**Request:** From the entries below, copy exactly the lines from the one that contains "-67.4, -18.6), 24.0)" through the one that contains "points = [vertex.co", both included, and only those.
##### Entries supplied #####
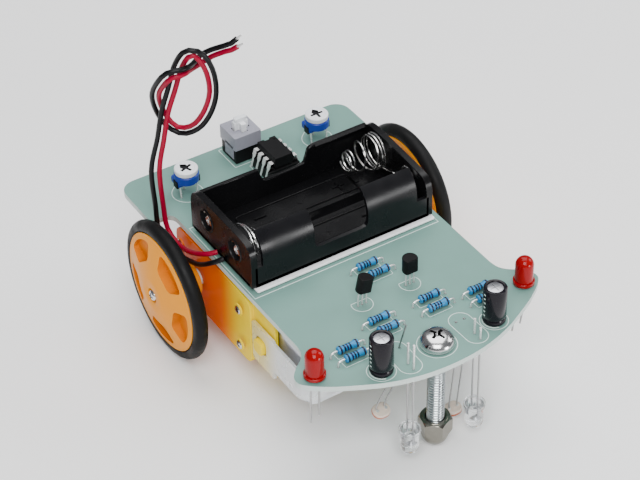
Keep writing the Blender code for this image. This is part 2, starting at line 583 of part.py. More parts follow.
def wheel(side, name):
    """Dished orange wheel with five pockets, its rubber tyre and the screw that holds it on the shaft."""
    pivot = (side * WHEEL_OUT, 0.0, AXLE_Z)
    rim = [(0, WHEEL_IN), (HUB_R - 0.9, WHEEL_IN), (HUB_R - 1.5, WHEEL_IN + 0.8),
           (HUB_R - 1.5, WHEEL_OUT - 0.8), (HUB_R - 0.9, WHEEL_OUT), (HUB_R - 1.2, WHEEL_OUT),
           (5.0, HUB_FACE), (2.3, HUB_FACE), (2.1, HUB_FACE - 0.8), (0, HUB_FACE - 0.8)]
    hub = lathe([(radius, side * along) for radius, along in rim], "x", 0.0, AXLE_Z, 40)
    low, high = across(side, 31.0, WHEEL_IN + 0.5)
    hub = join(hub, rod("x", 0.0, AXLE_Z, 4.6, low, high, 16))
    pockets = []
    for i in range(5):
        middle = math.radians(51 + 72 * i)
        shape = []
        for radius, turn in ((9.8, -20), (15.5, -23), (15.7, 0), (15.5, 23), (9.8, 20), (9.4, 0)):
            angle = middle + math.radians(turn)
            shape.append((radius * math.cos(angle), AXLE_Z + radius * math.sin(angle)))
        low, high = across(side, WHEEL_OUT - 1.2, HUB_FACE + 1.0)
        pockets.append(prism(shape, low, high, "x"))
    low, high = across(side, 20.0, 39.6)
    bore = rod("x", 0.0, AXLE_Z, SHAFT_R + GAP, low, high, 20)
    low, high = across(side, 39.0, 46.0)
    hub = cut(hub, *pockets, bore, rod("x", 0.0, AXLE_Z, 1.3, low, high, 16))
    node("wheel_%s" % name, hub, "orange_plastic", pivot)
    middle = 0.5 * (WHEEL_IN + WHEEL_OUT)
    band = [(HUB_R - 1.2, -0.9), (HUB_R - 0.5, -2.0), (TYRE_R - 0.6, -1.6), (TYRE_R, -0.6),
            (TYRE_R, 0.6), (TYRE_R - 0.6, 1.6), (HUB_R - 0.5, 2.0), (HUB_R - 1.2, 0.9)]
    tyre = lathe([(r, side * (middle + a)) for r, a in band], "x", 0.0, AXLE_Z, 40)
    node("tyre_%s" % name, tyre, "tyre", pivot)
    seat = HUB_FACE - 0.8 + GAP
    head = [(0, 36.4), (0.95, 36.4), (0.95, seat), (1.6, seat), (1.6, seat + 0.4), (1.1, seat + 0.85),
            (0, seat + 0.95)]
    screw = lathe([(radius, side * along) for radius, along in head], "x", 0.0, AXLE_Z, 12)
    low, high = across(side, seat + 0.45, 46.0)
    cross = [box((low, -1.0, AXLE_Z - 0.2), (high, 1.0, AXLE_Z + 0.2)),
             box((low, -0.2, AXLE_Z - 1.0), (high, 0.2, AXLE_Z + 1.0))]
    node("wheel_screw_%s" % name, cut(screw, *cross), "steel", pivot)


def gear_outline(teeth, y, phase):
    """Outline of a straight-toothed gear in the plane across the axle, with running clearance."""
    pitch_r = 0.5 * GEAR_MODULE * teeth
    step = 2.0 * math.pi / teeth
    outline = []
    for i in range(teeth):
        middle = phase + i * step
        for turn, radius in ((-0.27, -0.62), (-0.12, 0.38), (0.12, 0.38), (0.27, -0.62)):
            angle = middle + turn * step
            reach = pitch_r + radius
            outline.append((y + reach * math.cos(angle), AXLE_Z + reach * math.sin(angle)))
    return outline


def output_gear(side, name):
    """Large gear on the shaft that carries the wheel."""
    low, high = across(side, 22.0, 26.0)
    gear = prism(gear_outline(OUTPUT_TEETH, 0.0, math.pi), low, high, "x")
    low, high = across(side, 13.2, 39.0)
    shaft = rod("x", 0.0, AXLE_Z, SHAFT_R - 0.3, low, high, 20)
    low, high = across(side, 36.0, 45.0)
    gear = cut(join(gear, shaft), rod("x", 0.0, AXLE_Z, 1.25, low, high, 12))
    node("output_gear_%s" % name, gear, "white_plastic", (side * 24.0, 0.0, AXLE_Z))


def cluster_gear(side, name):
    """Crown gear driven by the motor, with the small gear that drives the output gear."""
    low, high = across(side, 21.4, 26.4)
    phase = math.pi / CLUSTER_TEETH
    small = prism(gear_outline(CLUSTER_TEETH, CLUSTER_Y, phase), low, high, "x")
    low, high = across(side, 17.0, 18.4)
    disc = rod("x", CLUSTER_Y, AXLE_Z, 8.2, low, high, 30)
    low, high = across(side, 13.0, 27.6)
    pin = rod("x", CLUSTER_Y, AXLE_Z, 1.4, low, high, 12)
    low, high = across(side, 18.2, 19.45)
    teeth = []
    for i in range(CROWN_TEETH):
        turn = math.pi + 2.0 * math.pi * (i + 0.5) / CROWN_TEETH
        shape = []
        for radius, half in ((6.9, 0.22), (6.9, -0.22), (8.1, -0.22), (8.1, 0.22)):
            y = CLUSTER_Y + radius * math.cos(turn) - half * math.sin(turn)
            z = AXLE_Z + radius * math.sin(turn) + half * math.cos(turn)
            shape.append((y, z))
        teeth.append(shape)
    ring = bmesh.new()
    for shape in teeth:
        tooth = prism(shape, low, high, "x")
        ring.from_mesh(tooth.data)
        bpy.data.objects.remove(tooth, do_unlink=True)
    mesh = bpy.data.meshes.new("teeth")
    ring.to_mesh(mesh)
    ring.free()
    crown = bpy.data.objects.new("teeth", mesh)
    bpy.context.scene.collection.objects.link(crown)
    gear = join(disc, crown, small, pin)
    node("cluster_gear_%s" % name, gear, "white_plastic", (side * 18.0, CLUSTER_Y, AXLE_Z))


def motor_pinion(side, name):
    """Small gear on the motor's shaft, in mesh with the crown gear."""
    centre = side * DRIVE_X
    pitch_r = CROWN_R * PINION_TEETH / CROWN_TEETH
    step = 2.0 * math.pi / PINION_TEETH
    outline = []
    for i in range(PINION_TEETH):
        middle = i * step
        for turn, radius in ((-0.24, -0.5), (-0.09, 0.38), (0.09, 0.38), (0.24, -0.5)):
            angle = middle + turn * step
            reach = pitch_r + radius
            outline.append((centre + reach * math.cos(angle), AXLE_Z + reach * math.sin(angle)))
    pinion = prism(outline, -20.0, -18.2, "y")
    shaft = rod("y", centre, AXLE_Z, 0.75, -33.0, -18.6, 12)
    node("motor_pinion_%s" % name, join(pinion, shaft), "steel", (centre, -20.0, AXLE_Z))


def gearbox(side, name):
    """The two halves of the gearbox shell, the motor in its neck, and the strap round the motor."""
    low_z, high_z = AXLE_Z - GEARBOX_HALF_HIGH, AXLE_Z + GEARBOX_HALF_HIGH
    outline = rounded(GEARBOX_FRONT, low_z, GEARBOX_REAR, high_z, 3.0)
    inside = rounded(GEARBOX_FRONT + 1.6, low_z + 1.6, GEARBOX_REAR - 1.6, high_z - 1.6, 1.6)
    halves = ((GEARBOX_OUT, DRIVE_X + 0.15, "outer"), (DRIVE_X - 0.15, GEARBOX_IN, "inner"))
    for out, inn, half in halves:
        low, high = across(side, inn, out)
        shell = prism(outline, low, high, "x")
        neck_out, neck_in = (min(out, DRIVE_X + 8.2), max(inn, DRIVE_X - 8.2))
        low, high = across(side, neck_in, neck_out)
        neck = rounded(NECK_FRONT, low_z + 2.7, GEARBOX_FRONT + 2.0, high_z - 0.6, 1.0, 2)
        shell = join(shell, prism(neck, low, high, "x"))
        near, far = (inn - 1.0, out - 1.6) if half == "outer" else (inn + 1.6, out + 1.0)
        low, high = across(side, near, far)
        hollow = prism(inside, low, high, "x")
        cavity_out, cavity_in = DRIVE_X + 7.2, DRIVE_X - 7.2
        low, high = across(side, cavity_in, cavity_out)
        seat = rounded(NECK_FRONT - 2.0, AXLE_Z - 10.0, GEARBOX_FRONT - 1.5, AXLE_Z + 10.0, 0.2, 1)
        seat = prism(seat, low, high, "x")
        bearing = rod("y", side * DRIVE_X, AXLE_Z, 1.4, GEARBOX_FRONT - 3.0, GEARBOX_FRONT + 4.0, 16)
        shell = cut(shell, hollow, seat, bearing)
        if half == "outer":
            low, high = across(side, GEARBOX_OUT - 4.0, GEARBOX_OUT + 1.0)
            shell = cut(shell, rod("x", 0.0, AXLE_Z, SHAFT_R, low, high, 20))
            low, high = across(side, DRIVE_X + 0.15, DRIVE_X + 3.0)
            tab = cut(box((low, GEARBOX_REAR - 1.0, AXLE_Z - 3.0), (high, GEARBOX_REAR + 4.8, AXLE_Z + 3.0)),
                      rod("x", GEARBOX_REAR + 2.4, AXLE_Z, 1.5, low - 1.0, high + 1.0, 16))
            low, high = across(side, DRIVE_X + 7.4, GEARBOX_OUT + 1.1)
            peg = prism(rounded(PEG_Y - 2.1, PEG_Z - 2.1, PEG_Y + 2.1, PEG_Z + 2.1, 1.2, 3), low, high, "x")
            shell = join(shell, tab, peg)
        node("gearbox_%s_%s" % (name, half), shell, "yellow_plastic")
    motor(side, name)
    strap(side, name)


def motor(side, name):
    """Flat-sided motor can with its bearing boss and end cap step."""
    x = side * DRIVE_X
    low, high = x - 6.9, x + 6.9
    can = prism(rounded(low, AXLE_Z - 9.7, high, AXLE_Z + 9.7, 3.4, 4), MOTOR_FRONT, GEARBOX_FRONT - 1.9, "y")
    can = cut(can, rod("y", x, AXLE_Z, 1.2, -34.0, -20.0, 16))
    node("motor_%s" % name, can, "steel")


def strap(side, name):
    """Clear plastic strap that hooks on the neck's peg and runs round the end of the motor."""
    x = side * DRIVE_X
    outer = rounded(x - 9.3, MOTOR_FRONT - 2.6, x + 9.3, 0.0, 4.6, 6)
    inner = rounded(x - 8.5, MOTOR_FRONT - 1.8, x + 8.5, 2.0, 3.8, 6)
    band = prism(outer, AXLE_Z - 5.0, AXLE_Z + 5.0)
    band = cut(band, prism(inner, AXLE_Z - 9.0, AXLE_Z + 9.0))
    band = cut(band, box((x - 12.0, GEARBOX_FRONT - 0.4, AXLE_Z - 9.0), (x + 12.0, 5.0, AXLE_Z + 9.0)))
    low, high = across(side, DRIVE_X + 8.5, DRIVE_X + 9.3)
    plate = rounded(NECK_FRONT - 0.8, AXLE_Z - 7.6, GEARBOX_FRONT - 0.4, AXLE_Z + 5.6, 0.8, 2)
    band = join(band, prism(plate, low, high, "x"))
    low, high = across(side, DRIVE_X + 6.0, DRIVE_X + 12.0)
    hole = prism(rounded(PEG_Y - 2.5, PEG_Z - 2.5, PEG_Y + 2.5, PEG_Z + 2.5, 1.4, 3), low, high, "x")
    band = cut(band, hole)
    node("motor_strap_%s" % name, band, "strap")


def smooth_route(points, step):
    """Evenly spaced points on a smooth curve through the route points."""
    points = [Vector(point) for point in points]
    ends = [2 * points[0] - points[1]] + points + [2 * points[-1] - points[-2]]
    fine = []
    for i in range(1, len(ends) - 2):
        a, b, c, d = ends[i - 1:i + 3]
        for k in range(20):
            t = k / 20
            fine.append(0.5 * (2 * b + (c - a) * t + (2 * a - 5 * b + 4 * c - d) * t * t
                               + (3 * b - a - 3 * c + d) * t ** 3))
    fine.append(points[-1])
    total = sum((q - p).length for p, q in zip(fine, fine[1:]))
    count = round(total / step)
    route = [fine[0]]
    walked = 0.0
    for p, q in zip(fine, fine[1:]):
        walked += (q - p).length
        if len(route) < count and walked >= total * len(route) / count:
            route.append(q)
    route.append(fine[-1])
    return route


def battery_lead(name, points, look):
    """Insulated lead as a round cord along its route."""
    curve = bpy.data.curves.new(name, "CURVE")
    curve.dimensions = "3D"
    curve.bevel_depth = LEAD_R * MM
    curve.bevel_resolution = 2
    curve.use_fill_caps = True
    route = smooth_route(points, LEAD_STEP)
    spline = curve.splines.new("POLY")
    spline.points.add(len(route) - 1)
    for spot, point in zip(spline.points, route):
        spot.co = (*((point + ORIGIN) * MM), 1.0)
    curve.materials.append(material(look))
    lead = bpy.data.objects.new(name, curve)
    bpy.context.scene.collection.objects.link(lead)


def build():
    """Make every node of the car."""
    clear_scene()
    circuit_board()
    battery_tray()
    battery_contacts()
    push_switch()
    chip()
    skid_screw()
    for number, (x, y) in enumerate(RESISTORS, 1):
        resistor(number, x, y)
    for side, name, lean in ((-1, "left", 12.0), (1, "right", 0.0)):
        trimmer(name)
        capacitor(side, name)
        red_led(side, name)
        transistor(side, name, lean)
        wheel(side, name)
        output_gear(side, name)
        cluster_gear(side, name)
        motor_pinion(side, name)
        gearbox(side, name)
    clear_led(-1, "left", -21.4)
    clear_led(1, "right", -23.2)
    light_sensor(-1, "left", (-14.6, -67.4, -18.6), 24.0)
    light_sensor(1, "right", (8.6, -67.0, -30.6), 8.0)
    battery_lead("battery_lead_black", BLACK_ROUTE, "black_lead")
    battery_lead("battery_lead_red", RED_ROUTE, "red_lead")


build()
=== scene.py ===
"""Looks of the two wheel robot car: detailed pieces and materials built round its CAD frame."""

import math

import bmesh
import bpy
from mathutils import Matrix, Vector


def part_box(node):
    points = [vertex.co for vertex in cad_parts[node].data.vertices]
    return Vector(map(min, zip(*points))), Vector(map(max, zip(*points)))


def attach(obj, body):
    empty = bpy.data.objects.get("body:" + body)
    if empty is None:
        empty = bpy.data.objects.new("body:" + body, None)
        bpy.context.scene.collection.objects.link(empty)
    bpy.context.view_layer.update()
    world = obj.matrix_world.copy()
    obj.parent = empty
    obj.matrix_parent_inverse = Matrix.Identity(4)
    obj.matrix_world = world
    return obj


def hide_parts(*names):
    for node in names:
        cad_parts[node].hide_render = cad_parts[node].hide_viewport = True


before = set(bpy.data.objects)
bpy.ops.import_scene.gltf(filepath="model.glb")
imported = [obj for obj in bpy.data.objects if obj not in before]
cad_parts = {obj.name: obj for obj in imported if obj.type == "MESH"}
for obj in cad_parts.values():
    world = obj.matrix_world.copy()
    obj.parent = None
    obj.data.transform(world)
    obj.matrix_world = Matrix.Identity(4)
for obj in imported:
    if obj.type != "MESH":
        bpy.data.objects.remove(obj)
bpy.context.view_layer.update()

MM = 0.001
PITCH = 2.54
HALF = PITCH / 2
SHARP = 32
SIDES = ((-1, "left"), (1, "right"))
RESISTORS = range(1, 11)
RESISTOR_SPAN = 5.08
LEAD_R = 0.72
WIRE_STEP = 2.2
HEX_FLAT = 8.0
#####
##### Entries supplied #####
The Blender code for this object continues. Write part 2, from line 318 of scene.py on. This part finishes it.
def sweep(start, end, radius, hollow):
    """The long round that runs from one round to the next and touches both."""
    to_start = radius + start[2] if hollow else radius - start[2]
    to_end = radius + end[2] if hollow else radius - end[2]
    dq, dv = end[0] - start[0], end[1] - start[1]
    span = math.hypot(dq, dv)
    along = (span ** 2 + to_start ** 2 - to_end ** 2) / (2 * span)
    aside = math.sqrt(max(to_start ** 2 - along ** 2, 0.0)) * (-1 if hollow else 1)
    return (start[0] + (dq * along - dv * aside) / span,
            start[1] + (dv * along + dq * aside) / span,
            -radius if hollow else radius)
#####
##### Entries supplied #####
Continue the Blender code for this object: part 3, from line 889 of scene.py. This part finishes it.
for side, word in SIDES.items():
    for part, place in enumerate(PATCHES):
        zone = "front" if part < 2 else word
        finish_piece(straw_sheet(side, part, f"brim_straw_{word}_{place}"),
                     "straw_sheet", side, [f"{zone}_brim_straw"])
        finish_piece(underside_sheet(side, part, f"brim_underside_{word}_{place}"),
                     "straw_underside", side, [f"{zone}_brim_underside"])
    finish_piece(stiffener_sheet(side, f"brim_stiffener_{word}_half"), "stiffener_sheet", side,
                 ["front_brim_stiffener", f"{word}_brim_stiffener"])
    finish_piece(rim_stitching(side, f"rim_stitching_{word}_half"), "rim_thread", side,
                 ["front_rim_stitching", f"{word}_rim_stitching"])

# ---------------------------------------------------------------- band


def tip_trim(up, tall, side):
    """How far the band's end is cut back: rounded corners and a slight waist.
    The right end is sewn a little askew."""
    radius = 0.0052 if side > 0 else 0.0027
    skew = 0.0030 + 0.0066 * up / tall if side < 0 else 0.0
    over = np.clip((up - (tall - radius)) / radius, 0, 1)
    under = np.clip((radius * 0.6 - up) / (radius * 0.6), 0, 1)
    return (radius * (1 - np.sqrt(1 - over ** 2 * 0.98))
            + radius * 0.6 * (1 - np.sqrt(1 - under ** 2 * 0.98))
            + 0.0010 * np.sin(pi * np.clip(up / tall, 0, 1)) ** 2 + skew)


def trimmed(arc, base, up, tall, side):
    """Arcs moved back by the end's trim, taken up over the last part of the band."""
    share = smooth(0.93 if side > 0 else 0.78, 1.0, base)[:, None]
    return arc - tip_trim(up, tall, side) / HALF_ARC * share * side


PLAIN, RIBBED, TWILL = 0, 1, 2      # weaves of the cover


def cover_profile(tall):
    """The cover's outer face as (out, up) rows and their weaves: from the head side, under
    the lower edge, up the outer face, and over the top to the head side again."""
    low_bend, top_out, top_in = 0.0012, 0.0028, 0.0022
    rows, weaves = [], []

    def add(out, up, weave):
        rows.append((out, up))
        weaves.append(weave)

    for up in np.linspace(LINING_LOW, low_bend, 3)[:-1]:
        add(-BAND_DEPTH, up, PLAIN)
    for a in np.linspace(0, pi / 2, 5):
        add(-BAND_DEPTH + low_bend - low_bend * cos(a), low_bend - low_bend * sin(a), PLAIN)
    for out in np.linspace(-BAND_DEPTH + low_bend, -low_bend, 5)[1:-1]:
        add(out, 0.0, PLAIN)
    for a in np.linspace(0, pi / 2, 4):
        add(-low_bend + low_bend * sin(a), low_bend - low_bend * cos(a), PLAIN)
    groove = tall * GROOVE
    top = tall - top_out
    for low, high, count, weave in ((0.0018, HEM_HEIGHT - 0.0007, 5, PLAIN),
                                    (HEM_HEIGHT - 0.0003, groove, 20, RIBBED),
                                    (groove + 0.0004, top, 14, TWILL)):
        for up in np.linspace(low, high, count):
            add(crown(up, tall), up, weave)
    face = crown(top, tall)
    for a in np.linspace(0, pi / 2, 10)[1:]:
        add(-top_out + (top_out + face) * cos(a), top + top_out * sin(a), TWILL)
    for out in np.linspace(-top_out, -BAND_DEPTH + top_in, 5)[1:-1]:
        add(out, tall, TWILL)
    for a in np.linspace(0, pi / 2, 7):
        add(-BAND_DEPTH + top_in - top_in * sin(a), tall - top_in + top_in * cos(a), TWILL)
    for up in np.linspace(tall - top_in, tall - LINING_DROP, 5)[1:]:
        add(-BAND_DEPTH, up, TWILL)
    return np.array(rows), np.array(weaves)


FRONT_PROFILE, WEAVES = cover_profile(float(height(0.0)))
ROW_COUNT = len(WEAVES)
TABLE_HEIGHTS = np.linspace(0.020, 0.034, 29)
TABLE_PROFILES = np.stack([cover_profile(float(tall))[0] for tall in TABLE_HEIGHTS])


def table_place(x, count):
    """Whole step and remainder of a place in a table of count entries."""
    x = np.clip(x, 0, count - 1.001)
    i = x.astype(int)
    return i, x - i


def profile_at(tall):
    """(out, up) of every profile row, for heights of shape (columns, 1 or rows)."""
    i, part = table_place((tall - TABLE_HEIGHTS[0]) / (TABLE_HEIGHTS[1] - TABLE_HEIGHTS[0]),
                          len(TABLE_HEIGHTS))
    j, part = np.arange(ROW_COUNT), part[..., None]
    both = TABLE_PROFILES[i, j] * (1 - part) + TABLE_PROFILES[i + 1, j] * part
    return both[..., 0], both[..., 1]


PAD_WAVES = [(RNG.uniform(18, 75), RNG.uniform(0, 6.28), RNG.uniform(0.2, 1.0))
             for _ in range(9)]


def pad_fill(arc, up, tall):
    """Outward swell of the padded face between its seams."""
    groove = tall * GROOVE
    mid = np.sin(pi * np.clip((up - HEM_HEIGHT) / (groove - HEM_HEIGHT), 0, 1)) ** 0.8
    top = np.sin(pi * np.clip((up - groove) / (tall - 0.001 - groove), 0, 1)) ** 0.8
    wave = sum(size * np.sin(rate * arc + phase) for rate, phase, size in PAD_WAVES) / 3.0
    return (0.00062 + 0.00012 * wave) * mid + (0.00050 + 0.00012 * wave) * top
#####
**Problem solution:**
    light_sensor(-1, "left", (-14.6, -67.4, -18.6), 24.0)
    light_sensor(1, "right", (8.6, -67.0, -30.6), 8.0)
    battery_lead("battery_lead_black", BLACK_ROUTE, "black_lead")
    battery_lead("battery_lead_red", RED_ROUTE, "red_lead")


build()
=== scene.py ===
"""Looks of the two wheel robot car: detailed pieces and materials built round its CAD frame."""

import math

import bmesh
import bpy
from mathutils import Matrix, Vector


def part_box(node):
    points = [vertex.co for vertex in cad_parts[node].data.vertices]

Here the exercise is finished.